Poi traccia il percorso dei prossimi mesi: «L’incertezza, l’inflazione, le conseguenza dell’aggressione russa non devono portarci a mettere in soffitta le due grandi ambizioni europee di oggi: l’autonomia strategica e le politiche per il clima. Naturalmente non sarà facile tenere fermo il timone della transizione ambientale con questi prezzi e questa incertezza sull’energia, ma non possiamo mettere da parte le nostre priorità. Possiamo cercare di attutire le conseguenze dei rincari dell’energia su certe categorie o strati sociali, ma non rinunciare ai nostri obiettivi».
E ancora: «Abbiamo una montagna di investimenti da fare, per l’autonomia energetica, la difesa comune, il clima. Con Next Generation Eu abbiamo contributo in parte a scalarla. La domanda su cos’altro fare è legittima e nei prossimi mesi diventerà pressante, credo. Ma c’è un altro aspetto: nei prossimi mesi dobbiamo anche arrivare a nuove regole di bilancio che siano più efficaci nella riduzione del debito, senza uccidere la crescita.

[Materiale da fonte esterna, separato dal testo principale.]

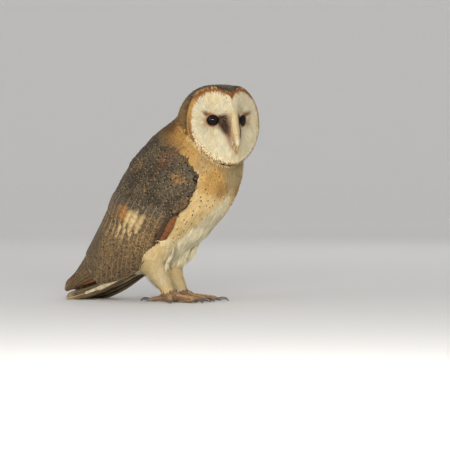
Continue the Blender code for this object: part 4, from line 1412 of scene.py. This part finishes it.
# ---------------------------------------------------------------- legs and feet
# Soft short plumes clothe thigh and shank down to the ankle, ragged behind; the toes are bare skin with
# rows of small scales on top and a few stiff bristles.
leg_names = np.char.partition(form_owners.astype(str), "_")[:, 0]
form_heights = in_body(form_points)[:, 2]
LEG_LIE = np.array((0, 0.42, -1.0))
LEG_TOP = 80  # mm over the floor, where the flank's feathers take over
for part, apart, length, width, sunk in (("thigh", 1.8, 7.5, 1.7, 1.9), ("shank", 1.45, 4.6, 1.2, 1.2)):
    roots = scattered((leg_names == part) & (form_heights < LEG_TOP), apart)
    lies = LEG_LIE + random.normal(0, 0.10, (len(roots), 3)) + 0.1 * waver(roots, 6, 2.0)[:, None]
    paths = laid_paths(roots, lies, random.normal(length, 0.12 * length, len(roots)), 5, 0.2)
    colours, speckle = feather_tones(paths[0], 0.05)
    forward, _, up = in_body(roots).T
    rise = np.linspace(-sunk, 0.5, 5) + random.normal(0, 0.15, (len(roots), 1))
    ragged = random.uniform(0.2, 1.5, (len(roots), 1)) * ease((forward + 22) / -8)[:, None]
    rise += ragged * np.array((0, 0, 0.4, 1.4, 2.6)) - 1.4 * ease((up - 52) / 14)[:, None]
    widths = random.normal(width, 0.2, len(roots))
    small_feathers(f"{part}_plumes", "plumage_cream", FEATHER, paths, widths, POINTED, rise, colours, speckle)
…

Riuscirci in questo contesto rassicurerebbe molto i mercati».
Poi c’è quello che i governi possono fare da soli, per fermare gli spread. «L’Italia tra i suoi obiettivi ha quello di tenere sotto controllo la spesa corrente. È giusto far fronte per l’impatto dei rincari elettrici, ma il più possibile con spese mirate e temporanee, non aggravando il debito», sottolinea il commissario.
Intanto gli investitori si chiedono già cosa verrà dopo Draghi. «L’instabilità politica un tempo era un fenomeno prevalentemente italiano, ora è molto comune in Europa», ammette Gentiloni. «Detto questo, è meglio evitare che l’incertezza sulle prospettive politiche si colori di tinte anti-europee. L’Italia non è ferma, l’industria e il settore del turismo danno segnali di vitalità molto interessanti e l’Unione europea non è il nostro problema. È parte della soluzione: la Bce ha comprato e continuerà a ricomprare per due anni titoli italiani e da Bruxelles arrivano 200 miliardi per investimenti. Attuare il Pnrr è il percorso obbligato per evitare la stagnazione, ed è un percorso virtuoso fondato su riforme e investimenti necessari. Non si capisce a cosa servano adesso gli slogan contro l’Europa, se non a farci male da soli».